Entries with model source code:

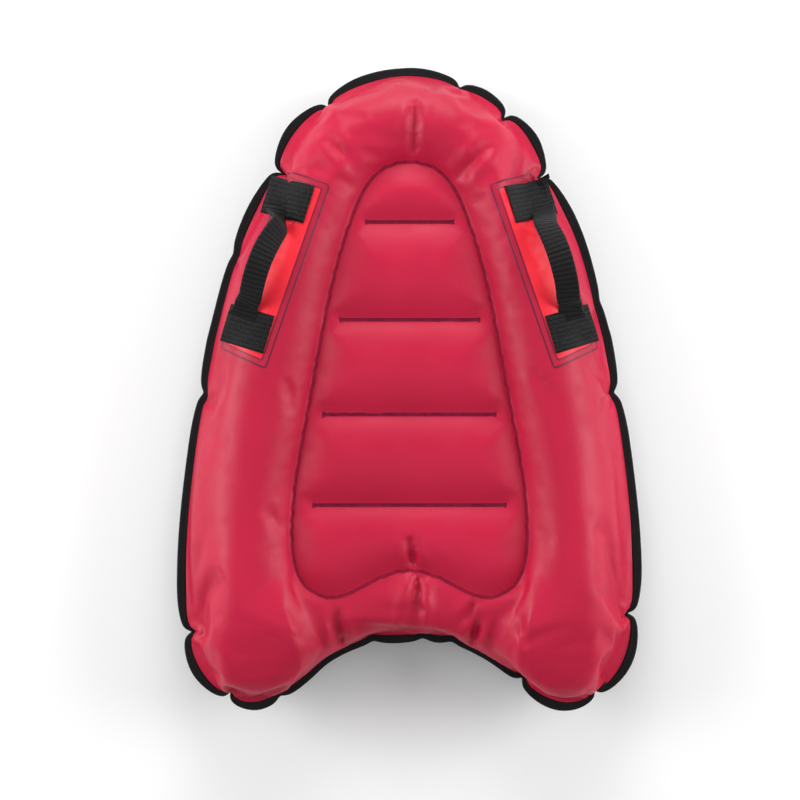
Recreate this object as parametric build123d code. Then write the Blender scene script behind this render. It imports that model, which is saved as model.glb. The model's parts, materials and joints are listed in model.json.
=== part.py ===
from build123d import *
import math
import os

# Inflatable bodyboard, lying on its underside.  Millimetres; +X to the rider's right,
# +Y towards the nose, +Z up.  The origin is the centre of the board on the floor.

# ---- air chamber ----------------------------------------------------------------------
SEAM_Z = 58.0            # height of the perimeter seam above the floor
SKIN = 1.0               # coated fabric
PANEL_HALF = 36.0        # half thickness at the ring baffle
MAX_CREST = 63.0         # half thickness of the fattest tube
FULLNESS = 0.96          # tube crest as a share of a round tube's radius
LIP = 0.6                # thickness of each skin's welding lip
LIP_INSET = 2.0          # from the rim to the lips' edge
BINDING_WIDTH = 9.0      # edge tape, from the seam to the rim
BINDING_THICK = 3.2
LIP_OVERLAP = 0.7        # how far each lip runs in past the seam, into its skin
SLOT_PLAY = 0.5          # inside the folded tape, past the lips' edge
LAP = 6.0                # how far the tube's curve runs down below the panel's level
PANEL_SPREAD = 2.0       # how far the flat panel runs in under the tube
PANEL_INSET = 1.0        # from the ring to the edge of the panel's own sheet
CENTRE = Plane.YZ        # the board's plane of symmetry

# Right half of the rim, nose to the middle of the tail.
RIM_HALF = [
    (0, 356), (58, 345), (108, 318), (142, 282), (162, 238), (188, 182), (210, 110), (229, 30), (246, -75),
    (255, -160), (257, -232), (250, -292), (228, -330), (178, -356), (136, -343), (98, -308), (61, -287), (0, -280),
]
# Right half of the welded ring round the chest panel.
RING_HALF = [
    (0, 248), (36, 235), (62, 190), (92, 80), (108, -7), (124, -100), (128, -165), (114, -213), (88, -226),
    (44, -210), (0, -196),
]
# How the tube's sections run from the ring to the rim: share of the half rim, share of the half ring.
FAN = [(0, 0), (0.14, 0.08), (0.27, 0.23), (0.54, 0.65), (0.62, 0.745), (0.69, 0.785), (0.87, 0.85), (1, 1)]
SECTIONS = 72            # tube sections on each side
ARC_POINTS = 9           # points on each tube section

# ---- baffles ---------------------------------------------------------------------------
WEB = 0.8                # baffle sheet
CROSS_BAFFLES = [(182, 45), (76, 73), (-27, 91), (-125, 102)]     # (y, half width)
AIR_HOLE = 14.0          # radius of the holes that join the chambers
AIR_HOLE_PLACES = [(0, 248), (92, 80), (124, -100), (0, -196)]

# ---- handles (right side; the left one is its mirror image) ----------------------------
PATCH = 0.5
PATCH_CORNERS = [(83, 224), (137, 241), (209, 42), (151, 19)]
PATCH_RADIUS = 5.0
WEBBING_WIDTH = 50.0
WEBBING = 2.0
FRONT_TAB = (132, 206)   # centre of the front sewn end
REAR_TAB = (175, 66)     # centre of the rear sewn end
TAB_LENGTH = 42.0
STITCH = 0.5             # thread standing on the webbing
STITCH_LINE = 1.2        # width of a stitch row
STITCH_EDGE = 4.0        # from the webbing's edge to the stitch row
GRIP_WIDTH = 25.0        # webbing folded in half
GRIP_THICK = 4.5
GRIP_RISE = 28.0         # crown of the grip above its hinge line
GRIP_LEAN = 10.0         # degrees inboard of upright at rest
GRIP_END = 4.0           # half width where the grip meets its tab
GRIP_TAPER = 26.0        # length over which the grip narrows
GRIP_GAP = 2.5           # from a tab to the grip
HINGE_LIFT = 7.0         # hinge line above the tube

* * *

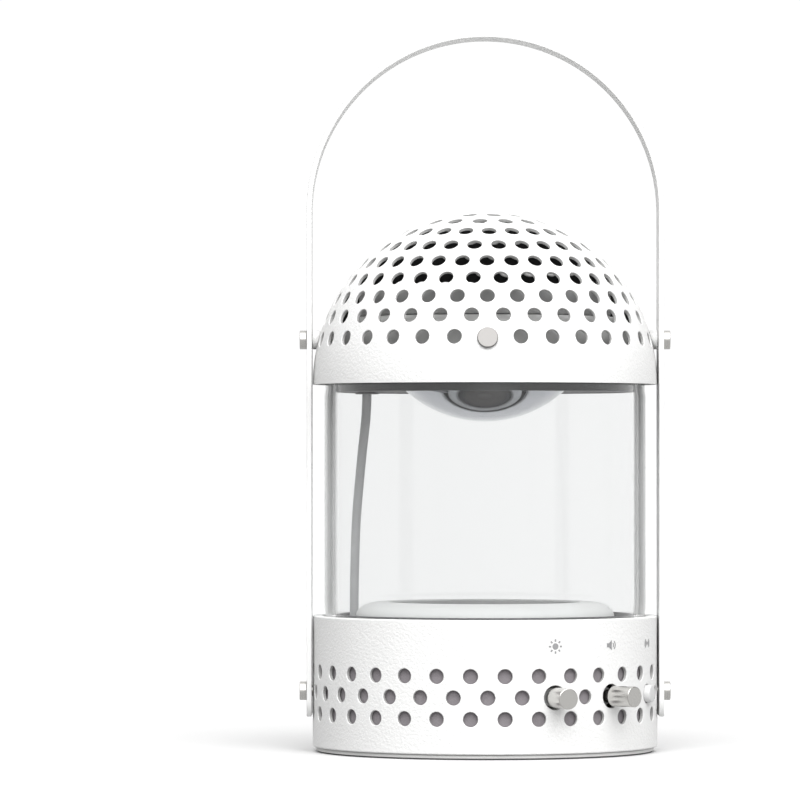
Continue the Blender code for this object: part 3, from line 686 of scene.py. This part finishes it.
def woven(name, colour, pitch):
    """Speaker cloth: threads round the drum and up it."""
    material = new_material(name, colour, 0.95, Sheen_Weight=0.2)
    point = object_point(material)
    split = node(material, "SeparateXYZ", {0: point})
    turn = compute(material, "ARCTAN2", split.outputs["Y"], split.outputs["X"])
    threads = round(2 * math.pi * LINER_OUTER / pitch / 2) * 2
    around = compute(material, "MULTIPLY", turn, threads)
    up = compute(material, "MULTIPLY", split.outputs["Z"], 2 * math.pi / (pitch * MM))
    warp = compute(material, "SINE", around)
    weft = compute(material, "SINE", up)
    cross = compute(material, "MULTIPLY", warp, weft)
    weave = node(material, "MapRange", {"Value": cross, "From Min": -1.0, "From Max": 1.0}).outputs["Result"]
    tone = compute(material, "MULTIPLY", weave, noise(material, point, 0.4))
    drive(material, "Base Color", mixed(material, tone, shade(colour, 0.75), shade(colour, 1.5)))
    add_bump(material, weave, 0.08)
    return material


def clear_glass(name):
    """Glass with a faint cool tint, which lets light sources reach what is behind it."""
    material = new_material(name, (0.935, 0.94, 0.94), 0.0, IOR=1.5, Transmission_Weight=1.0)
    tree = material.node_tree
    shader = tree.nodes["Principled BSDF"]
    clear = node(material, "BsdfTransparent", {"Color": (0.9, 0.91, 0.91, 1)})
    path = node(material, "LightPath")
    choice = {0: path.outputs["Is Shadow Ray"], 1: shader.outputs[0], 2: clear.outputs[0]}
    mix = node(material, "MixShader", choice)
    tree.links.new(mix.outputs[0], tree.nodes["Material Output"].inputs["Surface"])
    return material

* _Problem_
This exercise asks for the lines from the line with "Recreate this object" to the line with "# +Y towards", both lines included, set down exactly and with nothing else.

* _Solution_
Recreate this object as parametric build123d code. Then write the Blender scene script behind this render. It imports that model, which is saved as model.glb. The model's parts, materials and joints are listed in model.json.
=== part.py ===
from build123d import *
import math
import os

# Inflatable bodyboard, lying on its underside.  Millimetres; +X to the rider's right,
# +Y towards the nose, +Z up.  The origin is the centre of the board on the floor.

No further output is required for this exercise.